「その前に輝いて、その光は今も宇宙を旅してる」インポッシブル shimoさんの映画レビュー(感想・評価)
その前に輝いて、その光は今も宇宙を旅してる
クリックして本文を読む
映画「インポッシブル」(J・A・バヨナ監督)から。
「impossible」の意味は「不可能な・無理な」
「とてもありえない・信じがたい」など。
2004年のスマトラ島沖地震で発生した津波にのまれ、
離れ離れになりながらも、最後には再会した家族の実話、
その事実が「信じがたい」のだろうか。
東日本大震災のあとに公開されたからか、津波の再現映像は、
見るに堪えなかった。(「映画」とは割り切れないものがある)
私たちは、津波が人々に襲いかかるシーンを見ることもなく、
ヘリコプターなど上空から撮影された映像をテレビで見て、
「すごい、すごい」と驚きの声を挙げていたにすぎなかったな、と
妙に、自己嫌悪に陥ってしまった。
もし「気になる一言」を選ぶとしたら、
家族が災害によって死んだことを子どもに納得させるシーンで
夜空に浮かぶ星を眺めながら話した会話。
「この中にはね、ずっと前に燃え尽きてる星も・・知ってた?」
「死んだってこと?」「そうよ」
「でも、その前に輝いて、その光は今も宇宙を旅してる。
だから、見てるの」「死んだか、生きてるか、見分けられる?」
「それは無理ね。
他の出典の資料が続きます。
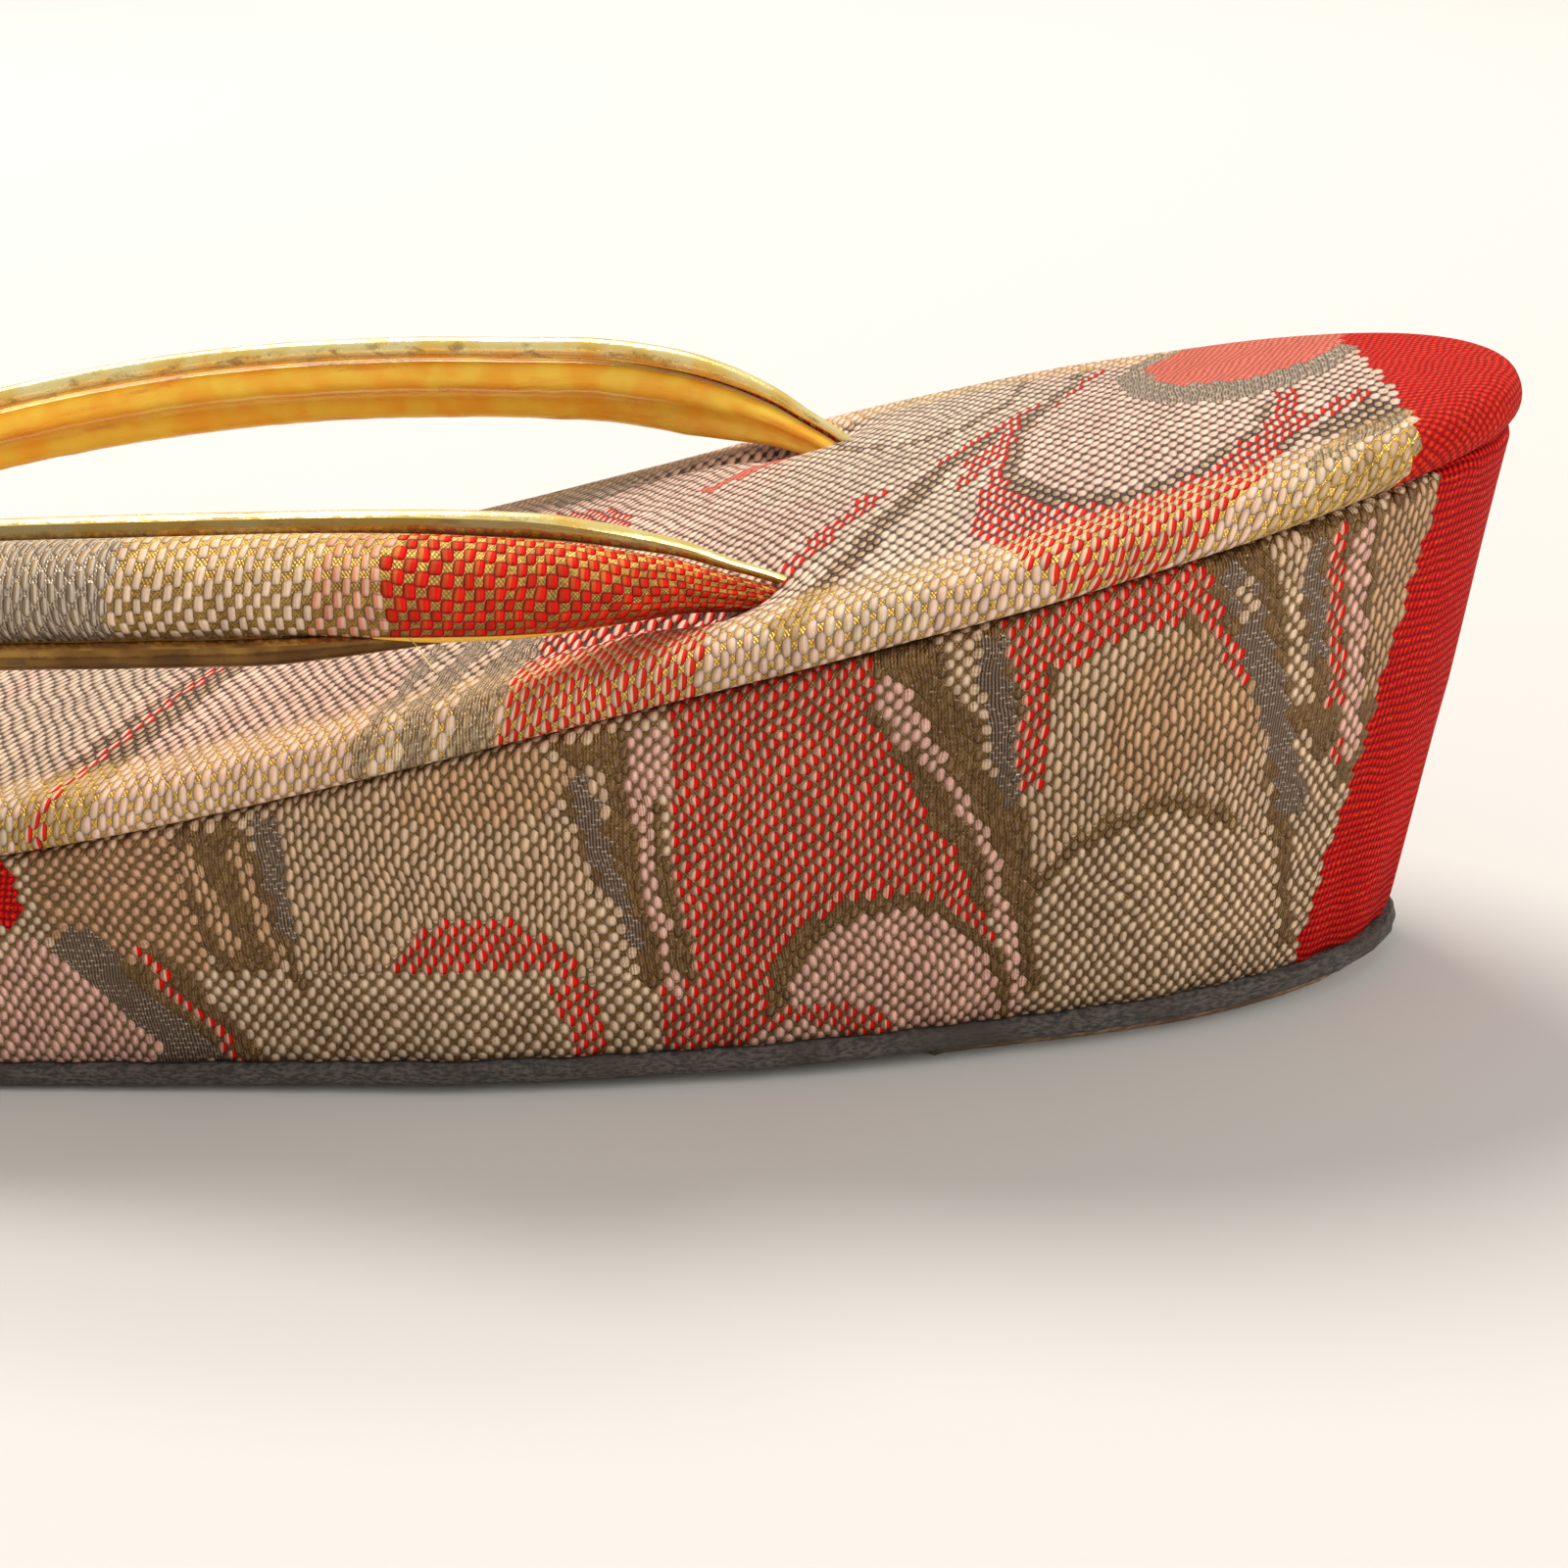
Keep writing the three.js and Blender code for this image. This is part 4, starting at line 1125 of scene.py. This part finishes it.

素敵な謎じゃない?」「うん・・」
こんな会話のできる人って、なかなかいないよなぁ、とメモをした。
既に燃え尽きているのに、まだ私たちの目には光が届いている。
それが、偉人たちの伝記かもしれないなぁ。
P.S.
それでも敢えて言うなら、津波で家族を失った人は観ない方がいい。
「impossible」には、耐えられない、我慢できない、どうしようもない、
手に負えない、などの意味もあるのだから。